Please pee before you board the plane. Otherwise you will undoubtedly end up in the window seat of my aisle and will jump up like you’re spring-loaded at the first sign the seat belt light might go off. Then we will all have to get up to let you out (after which you will annoyingly become stuck on the wrong side of the drink cart and try to impossibly squeeze past it to get back to your seat).
And don’t even get me started on preparedness for the security check point.
This always baffles me. I see people waiting at the gate 30-45 minutes with a bag of McD’s in their hand, and the minute they get in their seats…out comes the stink! Worst was a woman who cracked a tub of ripe tuna fish…omg I wanted to stab her with a swordfish!
Sit the fck down. I don’t care if you’re waiting to board the plane gate lice. I don’t care if you just boarded and you’re jockeying for better seats or bin space. I don’t care if we are taxing and you need to pee. I don’t care if the seat belt light just went off after take off. I seriously do not care if we just pulled up to the gate and the seat belt light just went off. SIT THE fck DOWN.
Mike, I have physically brushed by people while saying “excuse me” in a very firm tone, those who are unwilling to get out of the isle while fumbling through their briefcases/purses looking for their magazines/paperwork before they get into their seat. You can only wait so long before you have to take matters in to your own hand. I refuse to tolerate this sense of entitlement anymore up in the air. FA’s have thanked me on occasion.
If you’re sitting in back, don’t jam your carry on into the front bins. Drives me nuts.
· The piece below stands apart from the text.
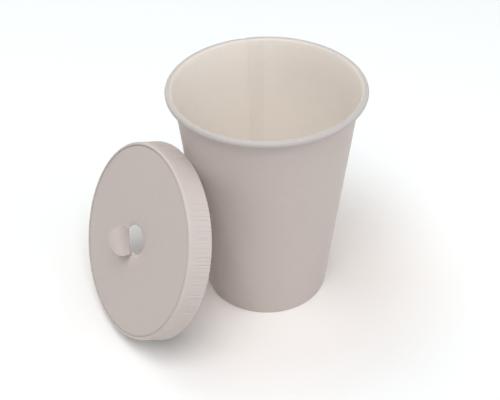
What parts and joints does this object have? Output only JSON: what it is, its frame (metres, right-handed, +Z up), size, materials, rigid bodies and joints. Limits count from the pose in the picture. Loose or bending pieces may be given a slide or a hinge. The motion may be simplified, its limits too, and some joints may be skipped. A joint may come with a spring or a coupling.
{
  "type": "paper coffee cup",
  "caption": "Tapered single-wall paper coffee cup with a rolled rim and a lapped side seam, and its round paper lid with a folded-back sip flap leaning on it.",
  "frame": {"origin": "centre of the cup's foot, on the plane of the floor", "axes": "+Z up along the cup's axis, +Y towards the back, where the side seam is, and -X towards the leaning lid"},
  "size_m": [0.134, 0.1144, 0.112],
  "materials": {
    "wall_board": "matte",
    "base_board": "matte",
    "lid_paper": "matte"
  },
  "bodies": {
    "root": {"cup_sidewall": "wall_board", "cup_base": "base_board", "lid": "lid_paper"}
  },
  "joints": []
}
If you’re going to eat fast food and poison yourself, do it before we get on the plane where the smell is trapped and recirculated for the duration of the flight, making the rest of us want to vomit, preferably on your over-sized and cholesterol-filled ass.
Kids. 'Nuff said.
Don’t talk to me. And don’t look pleadingly at me, waiting like a drooling dog for me to remove my earbuds and pounce on me with your verbal attack. I’m not your new BFF.
Sweat suits are a privilege, NOT a right. Seeing your fat Juicy ass in a velvet jumpsuit doesn’t fool anyone. Especially with that bag of McD’s in your hand (see above).
SIT DOWN (as Joe said above).
No, I will not trade my aisle seat with your middle row back of the cabin by the bathroom seat with no recline just so you can sit with your family. Careful planning, early arrival at the airport could have fixed that.
Oh another pet peeve: don’t jump up and start getting your luggage the moment the back wheels have touched down. We’re still doing like 140 mph, the brakes are about to throw you down the aisle to the front of the plane so you can tackle the head purser, and you’re gonna knock everyone in the head along the way before breaking your neck.
The Sunday trip home after a Berserkerfest (I believe it was the Dallas BF at PRob’s house a few years ago), I was sitting in the window seat, and the girl in the middle had a Pizza Hut pepperoni pizza. Now, I didn’t have a hangover, but I was at the tail end of three days of heavy drinking, so I wasn’t in top form.
Anyway, as soon as we take off, she whips out this pizza. Even under the best of circumstances I think pepperoni pizzas smell like ass, but this was almost -inducing. If I do ever bring food on the plane, it is something non-stinking like almonds or something.
I get to board early so at least I’m not directly impacted by you doofuses with 4 carry ons (one of which is grossly oversized) though it’d be great if you could not bump that giant carry on off my head as you stumble down down the aisle. And yes it’s very frustrating to see you take up half an overhead bin with your stupid jacket or the think your bag should go into overhead sideways. It shouldn’t.
And if you’re zone 5, just relax during boarding. Standing at the gate like you’re next while first class hasn’t boarded yet is just annoying and I’m sick of saying “excuse me” to you so I can get past you.
And try at least a little to prepare for security. Just a little.
And I love kids and may even distract your kid with play if he’s getting bored— kids are kids and i get that-- but in return could you tell your kid not to kick the back of my seat over and over when they’re sitting behind me? Yes, it’s very annoying.
It’s funny - I sat here for a minute or two trying to think of one, and the only (minor) thing I can come up with is people who take 8 bins at security. This is pretty minor, but your shoes, coat, small electronics and purse don’t all need a separate bin. Your shoes don’t need a bin at all, and the rest can fit in one bin no problem.
I think this is because A) I do the majority of my traveling at business friendly times, meaning few rookies on the plane. Although it is depressing to 47th on the upgrade list. B) I also adopt the attitude that this is generally going to suck, so whenever it doesn’t totally suck that’s a bonus rather than an annoyance.
Anyone who has never flown with kids cannot comment on flying with kids. Yes, I’m sure there are bad actors in this camp. You’re still not allowed to comment.
I travel about 40% of the time, and the entitled 1K, Gazillion mile fliers are the most annoying. The rest of the crap people report is largely hyperbole. Even on flights to Orlando (nearest major airport to NASA and Disney) it’s not that bad.